> _The task_: Please give back word for word the lines below, from the first one through the one with "bpy.context.scene.collection.objects.link(table)".

> _Information provided_:
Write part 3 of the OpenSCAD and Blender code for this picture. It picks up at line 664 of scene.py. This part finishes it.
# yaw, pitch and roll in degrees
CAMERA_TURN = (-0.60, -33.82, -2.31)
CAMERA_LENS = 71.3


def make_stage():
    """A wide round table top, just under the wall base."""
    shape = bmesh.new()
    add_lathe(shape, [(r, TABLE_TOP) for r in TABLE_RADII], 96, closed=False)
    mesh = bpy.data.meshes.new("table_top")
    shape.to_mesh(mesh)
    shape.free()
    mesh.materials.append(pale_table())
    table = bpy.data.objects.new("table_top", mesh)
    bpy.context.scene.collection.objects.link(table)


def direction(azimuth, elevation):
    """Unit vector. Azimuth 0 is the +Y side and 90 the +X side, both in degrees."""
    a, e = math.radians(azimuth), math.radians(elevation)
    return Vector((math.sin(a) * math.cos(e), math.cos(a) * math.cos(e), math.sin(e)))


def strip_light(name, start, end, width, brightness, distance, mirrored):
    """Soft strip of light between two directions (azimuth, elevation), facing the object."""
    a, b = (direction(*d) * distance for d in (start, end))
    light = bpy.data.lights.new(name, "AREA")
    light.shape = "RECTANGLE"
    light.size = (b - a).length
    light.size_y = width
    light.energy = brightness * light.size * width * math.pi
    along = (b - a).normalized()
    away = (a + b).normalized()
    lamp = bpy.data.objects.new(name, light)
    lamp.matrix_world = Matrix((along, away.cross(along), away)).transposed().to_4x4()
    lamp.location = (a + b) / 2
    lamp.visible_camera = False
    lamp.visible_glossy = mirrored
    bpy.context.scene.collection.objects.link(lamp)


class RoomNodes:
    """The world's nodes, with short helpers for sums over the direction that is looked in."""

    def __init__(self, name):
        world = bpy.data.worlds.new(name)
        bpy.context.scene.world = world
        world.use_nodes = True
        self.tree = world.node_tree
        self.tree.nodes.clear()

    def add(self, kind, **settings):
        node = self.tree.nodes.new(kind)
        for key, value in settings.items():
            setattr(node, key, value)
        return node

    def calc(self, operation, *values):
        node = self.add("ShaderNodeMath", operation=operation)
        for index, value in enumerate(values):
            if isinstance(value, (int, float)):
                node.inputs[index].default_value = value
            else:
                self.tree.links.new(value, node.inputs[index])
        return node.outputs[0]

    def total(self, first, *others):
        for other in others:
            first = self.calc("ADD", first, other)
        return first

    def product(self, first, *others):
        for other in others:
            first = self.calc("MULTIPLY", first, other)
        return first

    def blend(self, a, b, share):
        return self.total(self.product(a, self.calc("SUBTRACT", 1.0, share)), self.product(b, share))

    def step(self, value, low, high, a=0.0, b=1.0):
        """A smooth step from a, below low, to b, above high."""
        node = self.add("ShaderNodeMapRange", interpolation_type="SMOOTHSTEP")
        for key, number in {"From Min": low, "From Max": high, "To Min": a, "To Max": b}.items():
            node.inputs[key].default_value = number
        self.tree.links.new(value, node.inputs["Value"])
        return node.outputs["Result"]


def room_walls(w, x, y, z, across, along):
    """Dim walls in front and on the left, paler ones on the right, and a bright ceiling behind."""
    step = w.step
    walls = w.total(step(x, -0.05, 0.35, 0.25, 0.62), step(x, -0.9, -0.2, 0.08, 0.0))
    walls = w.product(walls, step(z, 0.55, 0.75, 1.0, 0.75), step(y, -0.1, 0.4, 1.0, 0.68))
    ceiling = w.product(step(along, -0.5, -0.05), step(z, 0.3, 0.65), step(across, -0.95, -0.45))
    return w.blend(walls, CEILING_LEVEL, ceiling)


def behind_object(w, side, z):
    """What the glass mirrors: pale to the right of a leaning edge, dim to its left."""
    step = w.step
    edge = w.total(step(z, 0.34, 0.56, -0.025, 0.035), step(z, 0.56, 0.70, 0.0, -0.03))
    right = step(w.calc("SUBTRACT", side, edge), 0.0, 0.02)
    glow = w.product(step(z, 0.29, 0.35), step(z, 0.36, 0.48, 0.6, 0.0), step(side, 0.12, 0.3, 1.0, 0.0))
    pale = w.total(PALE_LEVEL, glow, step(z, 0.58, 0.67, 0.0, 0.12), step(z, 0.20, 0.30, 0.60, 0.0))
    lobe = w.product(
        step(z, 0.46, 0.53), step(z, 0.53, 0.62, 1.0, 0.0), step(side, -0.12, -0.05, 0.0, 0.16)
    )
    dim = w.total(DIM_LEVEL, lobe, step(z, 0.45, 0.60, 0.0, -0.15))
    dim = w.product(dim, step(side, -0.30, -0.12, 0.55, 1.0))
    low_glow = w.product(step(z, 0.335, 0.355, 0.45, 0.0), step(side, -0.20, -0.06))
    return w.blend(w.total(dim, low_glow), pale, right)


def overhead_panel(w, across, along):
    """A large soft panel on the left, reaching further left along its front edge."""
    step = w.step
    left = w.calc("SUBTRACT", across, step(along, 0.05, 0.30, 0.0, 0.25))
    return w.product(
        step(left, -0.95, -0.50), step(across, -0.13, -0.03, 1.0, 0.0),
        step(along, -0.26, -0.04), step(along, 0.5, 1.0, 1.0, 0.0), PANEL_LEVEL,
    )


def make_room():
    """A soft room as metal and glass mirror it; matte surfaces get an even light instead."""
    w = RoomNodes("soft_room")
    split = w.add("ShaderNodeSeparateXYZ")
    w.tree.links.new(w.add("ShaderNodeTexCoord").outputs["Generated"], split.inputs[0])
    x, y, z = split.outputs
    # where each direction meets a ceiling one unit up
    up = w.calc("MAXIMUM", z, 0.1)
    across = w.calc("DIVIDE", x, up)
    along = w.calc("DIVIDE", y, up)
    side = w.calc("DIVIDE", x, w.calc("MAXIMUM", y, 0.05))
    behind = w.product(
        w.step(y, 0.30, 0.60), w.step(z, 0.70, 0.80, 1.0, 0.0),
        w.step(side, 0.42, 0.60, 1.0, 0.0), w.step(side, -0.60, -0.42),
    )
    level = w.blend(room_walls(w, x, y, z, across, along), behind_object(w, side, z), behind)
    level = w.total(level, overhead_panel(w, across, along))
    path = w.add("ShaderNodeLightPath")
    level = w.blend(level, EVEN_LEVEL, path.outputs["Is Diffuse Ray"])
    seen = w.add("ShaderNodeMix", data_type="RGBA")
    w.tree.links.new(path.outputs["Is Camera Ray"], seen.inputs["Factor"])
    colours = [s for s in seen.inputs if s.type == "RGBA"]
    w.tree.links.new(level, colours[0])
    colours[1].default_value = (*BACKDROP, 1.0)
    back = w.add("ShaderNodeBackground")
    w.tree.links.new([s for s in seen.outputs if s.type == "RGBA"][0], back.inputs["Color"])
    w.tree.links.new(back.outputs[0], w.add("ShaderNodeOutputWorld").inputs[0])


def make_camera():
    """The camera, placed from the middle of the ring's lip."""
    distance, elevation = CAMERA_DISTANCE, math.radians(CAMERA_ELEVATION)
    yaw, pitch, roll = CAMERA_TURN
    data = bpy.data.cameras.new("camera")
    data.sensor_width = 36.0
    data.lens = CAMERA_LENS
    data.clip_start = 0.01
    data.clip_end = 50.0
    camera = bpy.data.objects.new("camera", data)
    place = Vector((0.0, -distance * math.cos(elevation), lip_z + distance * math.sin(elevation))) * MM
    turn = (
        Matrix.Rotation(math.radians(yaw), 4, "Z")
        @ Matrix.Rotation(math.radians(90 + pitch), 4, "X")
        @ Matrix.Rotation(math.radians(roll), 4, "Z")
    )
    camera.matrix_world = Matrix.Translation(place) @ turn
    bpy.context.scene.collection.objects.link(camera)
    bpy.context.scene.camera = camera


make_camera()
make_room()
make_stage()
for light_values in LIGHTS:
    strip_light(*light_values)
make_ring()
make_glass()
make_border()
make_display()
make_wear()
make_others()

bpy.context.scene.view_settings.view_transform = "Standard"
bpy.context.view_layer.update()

> _Exercise output_:
Write part 3 of the OpenSCAD and Blender code for this picture. It picks up at line 664 of scene.py. This part finishes it.
# yaw, pitch and roll in degrees
CAMERA_TURN = (-0.60, -33.82, -2.31)
CAMERA_LENS = 71.3


def make_stage():
    """A wide round table top, just under the wall base."""
    shape = bmesh.new()
    add_lathe(shape, [(r, TABLE_TOP) for r in TABLE_RADII], 96, closed=False)
    mesh = bpy.data.meshes.new("table_top")
    shape.to_mesh(mesh)
    shape.free()
    mesh.materials.append(pale_table())
    table = bpy.data.objects.new("table_top", mesh)
    bpy.context.scene.collection.objects.link(table)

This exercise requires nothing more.